Question

A brass rod is fixed rigidly at two ends at 27\(^\circ\)C. If it is cooled to temperature -43\(^\circ\)C, tension in rod becomes T\(_{0}\). Find temperature (in \(^\circ\)C) at which tension will be 1.4 T\(_{0}\) :

• A. -71\(^\circ\)C
• B. -65\(^\circ\)C
• C. -50\(^\circ\)C
• D. -82\(^\circ\)C

Hint:

In thermal stress problems, always identify the reference temperature where the stress is zero. The change in temperature (\(\Delta T\)) is always measured from this reference temperature.
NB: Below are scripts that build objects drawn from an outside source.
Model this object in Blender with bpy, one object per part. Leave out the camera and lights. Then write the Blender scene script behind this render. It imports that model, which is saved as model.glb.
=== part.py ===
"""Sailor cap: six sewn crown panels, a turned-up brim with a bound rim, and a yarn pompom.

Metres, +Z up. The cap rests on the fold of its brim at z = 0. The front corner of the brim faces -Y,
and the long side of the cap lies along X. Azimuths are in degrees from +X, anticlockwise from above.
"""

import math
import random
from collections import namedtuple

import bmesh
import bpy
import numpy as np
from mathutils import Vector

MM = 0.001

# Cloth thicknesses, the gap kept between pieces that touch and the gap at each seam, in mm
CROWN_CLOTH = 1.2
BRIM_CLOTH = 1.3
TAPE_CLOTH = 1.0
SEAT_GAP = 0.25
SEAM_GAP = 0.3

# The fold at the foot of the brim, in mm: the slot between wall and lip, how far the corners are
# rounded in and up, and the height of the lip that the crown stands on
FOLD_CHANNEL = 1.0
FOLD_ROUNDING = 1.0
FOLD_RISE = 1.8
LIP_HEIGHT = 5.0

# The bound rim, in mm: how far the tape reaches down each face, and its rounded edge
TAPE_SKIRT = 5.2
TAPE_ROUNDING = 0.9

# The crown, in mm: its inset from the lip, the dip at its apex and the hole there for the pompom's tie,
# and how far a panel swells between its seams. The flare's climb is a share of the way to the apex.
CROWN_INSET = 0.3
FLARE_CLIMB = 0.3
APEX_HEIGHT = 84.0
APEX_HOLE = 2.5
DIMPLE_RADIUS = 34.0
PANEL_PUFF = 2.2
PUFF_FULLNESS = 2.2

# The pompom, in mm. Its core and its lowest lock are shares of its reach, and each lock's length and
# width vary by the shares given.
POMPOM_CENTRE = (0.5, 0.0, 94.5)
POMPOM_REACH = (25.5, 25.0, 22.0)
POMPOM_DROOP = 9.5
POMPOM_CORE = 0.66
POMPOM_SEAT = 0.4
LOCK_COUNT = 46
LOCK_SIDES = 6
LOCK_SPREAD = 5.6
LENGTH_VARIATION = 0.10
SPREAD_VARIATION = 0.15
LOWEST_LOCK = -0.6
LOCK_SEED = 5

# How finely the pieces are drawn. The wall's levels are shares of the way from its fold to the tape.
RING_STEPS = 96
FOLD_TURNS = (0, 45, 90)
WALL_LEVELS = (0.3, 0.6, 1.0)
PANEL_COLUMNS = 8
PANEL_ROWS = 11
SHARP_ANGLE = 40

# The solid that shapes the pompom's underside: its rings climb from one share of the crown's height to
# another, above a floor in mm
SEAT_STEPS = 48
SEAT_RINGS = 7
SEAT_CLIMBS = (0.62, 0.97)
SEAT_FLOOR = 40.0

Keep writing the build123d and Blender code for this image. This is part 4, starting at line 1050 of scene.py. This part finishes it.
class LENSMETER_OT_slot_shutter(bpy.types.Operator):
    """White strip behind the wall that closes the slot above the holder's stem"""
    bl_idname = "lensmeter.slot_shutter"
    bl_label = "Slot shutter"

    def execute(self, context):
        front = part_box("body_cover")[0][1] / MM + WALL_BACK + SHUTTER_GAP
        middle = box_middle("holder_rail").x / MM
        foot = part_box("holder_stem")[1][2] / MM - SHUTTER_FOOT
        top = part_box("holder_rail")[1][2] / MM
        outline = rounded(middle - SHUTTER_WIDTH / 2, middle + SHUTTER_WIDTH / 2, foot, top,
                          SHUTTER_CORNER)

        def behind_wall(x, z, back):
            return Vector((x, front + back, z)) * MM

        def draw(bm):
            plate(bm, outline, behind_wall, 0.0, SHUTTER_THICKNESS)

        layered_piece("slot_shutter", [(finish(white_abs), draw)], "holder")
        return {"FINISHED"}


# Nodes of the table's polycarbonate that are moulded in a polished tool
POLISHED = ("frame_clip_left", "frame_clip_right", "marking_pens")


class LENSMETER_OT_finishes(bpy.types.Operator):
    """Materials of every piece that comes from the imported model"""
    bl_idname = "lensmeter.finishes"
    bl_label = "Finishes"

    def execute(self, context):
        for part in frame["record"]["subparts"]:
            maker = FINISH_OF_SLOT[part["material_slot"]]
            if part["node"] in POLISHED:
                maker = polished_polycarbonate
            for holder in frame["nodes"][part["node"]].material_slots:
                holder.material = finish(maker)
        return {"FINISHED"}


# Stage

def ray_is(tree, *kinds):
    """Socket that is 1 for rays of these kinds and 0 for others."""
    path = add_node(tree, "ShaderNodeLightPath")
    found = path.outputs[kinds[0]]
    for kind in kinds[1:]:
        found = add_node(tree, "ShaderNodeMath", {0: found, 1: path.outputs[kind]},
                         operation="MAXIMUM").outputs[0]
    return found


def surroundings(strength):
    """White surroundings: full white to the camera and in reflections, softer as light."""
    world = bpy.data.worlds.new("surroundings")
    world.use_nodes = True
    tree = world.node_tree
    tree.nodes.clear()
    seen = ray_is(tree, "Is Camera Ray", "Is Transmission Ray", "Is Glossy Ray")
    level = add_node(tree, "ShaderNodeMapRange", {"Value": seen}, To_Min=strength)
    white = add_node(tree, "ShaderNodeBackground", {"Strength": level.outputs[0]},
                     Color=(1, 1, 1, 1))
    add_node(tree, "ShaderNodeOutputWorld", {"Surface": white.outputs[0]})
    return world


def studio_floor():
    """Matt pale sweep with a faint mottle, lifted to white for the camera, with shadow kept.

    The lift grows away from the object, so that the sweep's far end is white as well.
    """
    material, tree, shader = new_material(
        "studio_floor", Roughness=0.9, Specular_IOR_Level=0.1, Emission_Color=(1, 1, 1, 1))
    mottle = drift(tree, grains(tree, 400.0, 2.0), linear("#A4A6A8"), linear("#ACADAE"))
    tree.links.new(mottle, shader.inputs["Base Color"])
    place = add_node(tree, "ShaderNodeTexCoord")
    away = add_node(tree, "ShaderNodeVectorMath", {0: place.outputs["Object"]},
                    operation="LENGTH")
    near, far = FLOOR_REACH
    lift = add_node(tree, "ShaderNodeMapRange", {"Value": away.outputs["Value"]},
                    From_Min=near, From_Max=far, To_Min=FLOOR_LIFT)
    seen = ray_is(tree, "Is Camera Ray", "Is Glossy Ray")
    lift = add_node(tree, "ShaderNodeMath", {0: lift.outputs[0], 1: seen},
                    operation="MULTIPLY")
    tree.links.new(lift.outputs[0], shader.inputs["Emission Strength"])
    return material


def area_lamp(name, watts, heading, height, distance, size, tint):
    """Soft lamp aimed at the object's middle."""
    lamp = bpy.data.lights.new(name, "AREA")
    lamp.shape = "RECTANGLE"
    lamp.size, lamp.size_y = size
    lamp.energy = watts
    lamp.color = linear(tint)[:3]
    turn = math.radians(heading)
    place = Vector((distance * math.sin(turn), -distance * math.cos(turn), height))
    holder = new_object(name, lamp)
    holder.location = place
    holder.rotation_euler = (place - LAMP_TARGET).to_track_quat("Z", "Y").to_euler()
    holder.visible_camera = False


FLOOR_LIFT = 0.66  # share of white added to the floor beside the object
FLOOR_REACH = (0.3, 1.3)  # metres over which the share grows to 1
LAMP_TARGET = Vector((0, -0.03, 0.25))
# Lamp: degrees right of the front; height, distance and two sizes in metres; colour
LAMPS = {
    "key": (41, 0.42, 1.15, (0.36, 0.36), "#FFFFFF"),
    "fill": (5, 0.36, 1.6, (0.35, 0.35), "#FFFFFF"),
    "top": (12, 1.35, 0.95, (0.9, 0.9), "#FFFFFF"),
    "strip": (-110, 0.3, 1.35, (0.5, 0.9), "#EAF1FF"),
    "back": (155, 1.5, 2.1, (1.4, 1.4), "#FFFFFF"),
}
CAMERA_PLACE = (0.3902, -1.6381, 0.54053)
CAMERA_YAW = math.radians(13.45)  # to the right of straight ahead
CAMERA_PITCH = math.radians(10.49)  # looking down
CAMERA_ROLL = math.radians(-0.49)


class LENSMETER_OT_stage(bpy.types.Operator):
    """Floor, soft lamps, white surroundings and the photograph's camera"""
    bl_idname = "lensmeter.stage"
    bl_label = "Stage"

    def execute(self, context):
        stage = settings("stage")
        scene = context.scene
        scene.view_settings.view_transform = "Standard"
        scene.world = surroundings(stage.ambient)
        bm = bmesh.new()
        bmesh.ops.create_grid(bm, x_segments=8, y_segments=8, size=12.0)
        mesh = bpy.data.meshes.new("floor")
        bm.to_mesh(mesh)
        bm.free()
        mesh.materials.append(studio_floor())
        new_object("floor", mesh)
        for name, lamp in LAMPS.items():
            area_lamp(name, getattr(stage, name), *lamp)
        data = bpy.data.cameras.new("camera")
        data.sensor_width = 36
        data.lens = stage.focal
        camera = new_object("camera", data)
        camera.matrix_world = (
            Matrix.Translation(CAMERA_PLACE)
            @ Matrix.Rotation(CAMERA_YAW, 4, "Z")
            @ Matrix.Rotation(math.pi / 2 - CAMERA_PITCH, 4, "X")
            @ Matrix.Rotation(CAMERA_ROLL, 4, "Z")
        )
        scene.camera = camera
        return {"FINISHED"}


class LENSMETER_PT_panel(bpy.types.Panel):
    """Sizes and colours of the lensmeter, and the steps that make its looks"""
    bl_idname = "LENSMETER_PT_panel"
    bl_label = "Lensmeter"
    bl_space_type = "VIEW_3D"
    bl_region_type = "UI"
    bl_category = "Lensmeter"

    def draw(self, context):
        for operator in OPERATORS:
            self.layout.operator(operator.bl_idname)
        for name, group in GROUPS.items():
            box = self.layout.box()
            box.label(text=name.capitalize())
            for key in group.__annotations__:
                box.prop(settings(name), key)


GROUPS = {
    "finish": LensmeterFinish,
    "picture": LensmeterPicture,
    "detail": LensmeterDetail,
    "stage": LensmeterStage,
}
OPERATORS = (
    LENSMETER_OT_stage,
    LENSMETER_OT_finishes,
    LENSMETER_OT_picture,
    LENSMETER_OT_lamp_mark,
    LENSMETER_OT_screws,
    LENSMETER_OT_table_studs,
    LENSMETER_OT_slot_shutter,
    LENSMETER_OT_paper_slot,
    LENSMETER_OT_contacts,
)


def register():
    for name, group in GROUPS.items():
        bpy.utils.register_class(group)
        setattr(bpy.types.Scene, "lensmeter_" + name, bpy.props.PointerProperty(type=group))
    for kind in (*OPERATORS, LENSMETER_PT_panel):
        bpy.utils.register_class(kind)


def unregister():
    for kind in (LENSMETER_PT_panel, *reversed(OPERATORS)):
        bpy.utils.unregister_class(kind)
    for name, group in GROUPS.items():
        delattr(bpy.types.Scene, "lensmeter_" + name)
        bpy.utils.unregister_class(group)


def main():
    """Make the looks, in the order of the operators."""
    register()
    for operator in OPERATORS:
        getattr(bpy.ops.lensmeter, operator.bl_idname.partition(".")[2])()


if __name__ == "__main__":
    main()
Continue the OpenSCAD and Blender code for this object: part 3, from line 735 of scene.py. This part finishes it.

Tension arises from cooling (rod wants to contract but can't), and compression arises from heating (rod wants to expand but can't).

Answer 1

The Correct Option is A

Step 1: Understanding the Question:
A rod is fixed between two supports, preventing its thermal expansion or contraction. When the temperature changes, a thermal stress is induced, resulting in tension (on cooling) or compression (on heating). We are given a relationship between tensions at two different temperatures and need to find one of the temperatures.
Step 2: Key Formula or Approach:
The thermal stress (\(\sigma\)) developed in a rod due to a temperature change \(\Delta T\) is given by \(\sigma = Y \alpha \Delta T\), where Y is Young's modulus and \(\alpha\) is the coefficient of linear expansion.
The tension (force) in the rod is \(T = \sigma \cdot A = (Y A \alpha) \Delta T\), where A is the cross-sectional area.
Since Y, A, and \(\alpha\) are constants for the rod, the tension is directly proportional to the change in temperature from the stress-free state.
\[ T \propto \Delta T \] The stress-free temperature is the temperature at which the rod was fixed, which is 27\(^\circ\)C.
Step 3: Detailed Explanation:
Let the initial stress-free temperature be \(T_{ref} = 27^\circ\)C.
Case 1: Temperature is cooled to \(T_1 = -43^\circ\)C.
The change in temperature is \(\Delta T_1 = T_{ref} - T_1 = 27 - (-43) = 70^\circ\)C.
The tension developed is \(T_0\). So, we can write:
\[ T_0 = C \cdot \Delta T_1 = C \cdot 70 \quad \text{...(i)} \] where \(C = Y A \alpha\) is a constant.
Case 2: Temperature is cooled to an unknown temperature \(T_2 = t\).
The tension becomes \(T' = 1.4 T_0\).
The change in temperature is \(\Delta T_2 = T_{ref} - T_2 = 27 - t\).
The new tension is:
\[ 1.4 T_0 = C \cdot \Delta T_2 = C \cdot (27 - t) \quad \text{...(ii)} \] Now, we divide equation (ii) by equation (i):
\[ \frac{1.4 T_0}{T_0} = \frac{C \cdot (27 - t)}{C \cdot 70} \] \[ 1.4 = \frac{27 - t}{70} \] \[ 1.4 \times 70 = 27 - t \] \[ 98 = 27 - t \] \[ t = 27 - 98 = -71^\circ\text{C} \] Step 4: Final Answer:
The required temperature is -71\(^\circ\)C.